Parametric Analysis of Mass-Transfer Performance in CO2 Absorber Using Aqueous MEA and MEA/MDEA

To make the gas absorption process more economically viable, a rigorous design and operation strategy is an effective implementation. This work focuses on the development of a rigorous design and operation strategy for the absorber where the complicated mass-transfer of CO₂ with chemical reactions takes place. A series of absorption experiments were carried out in a bench-scale absorber packed with structured packings. Monoethanolamine (MEA) was used as absorption solvents. The absorption performance was analyzed and reported in terms of overall mass-transfer coefficient (K_Ga_e).

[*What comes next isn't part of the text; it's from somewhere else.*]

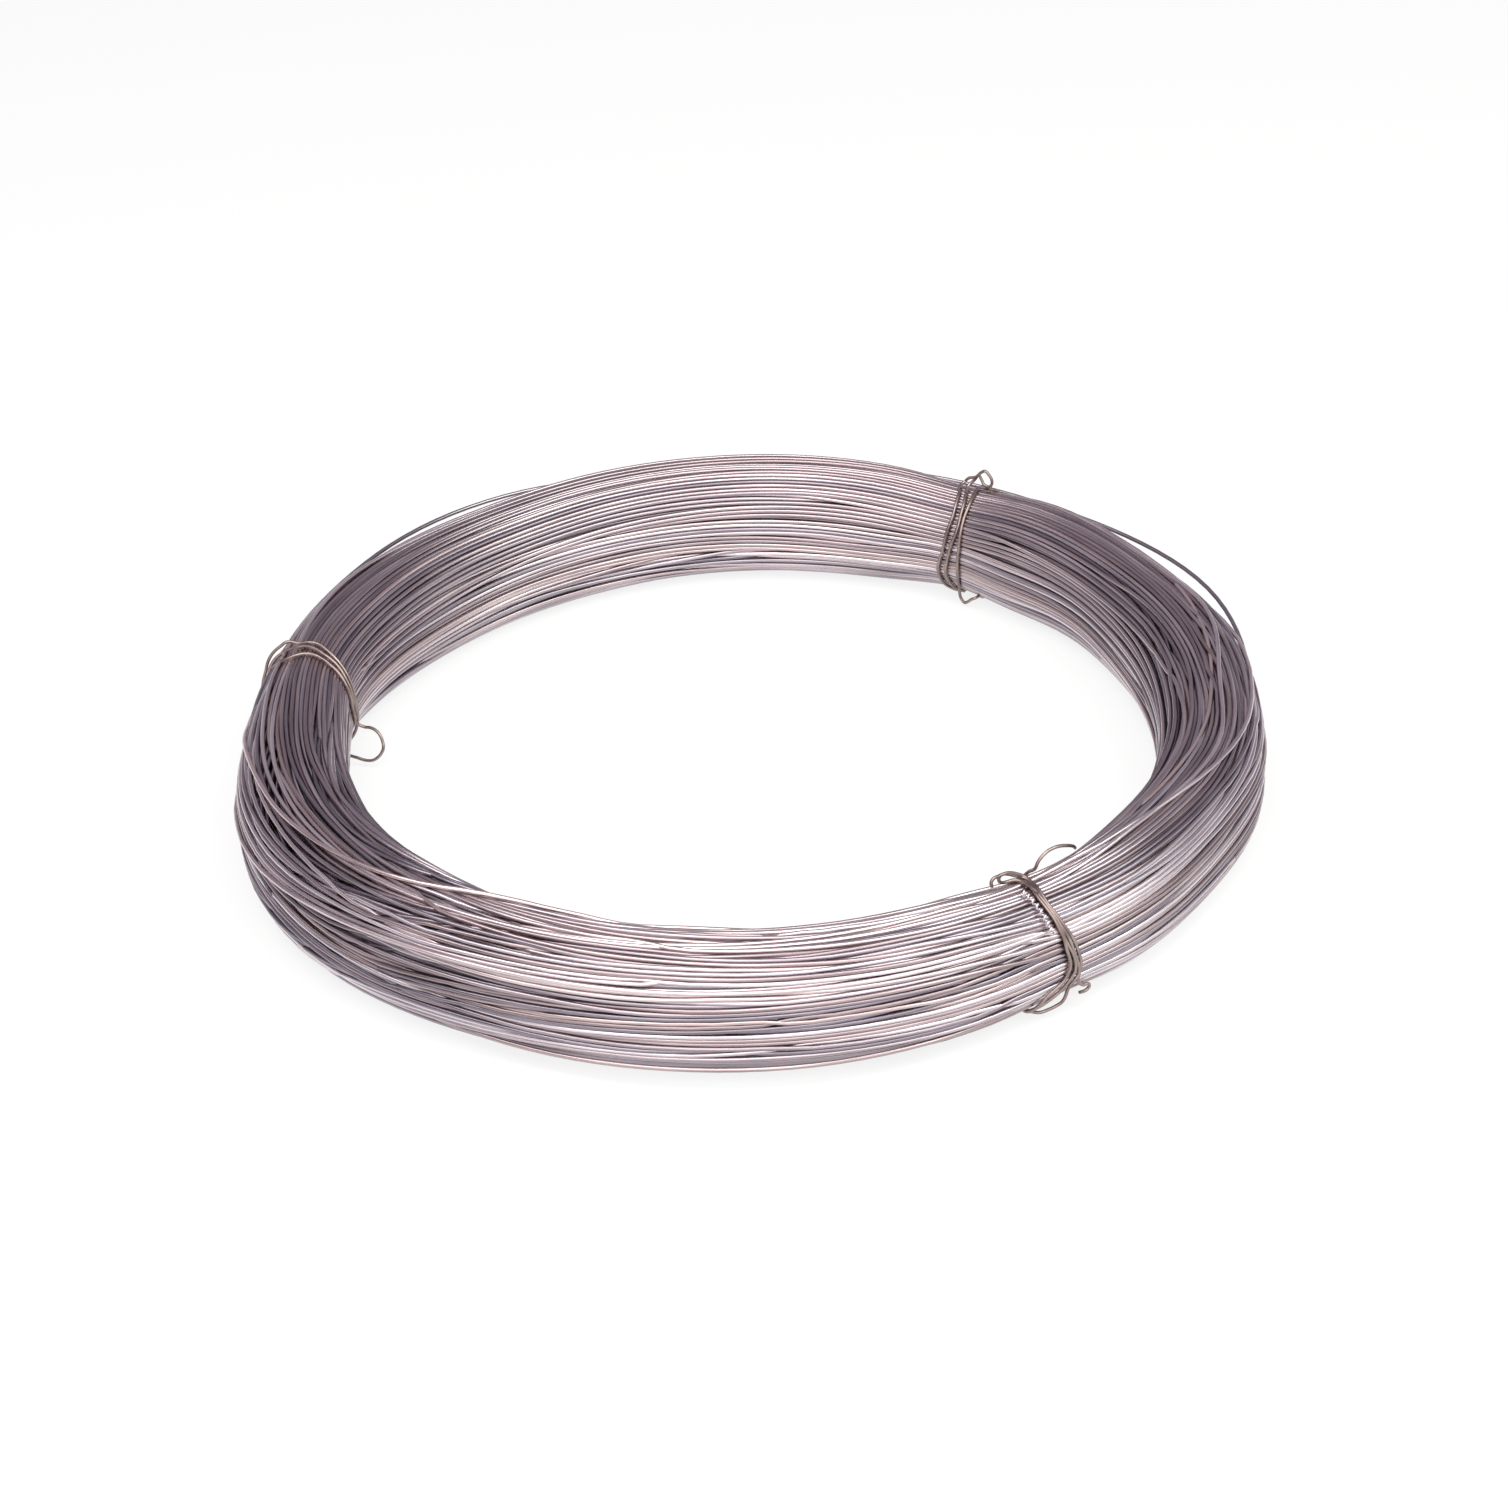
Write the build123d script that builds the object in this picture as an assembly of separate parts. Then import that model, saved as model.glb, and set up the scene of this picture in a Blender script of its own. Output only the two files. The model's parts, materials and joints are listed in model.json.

The statistical factorial design analysis was performed to determine parametric influence and the synergy or interaction between process variables. The results show that CO₂ loading of solution is the most influential process variable on mass-transfer coefficient, followed by amine concentration, CO₂ partial pressure in feed gas, temperature, and liquid circulating rate, respectively. Liquid circulating rate interacts with amine concentration, while temperature appears to interact with all remaining variables. A second-order model of mass-transfer coefficient was successfully developed as a function of operating conditions. The knowledge obtained from this work can be used for developing a cost-effective strategy for design and operation of CO₂ absorber.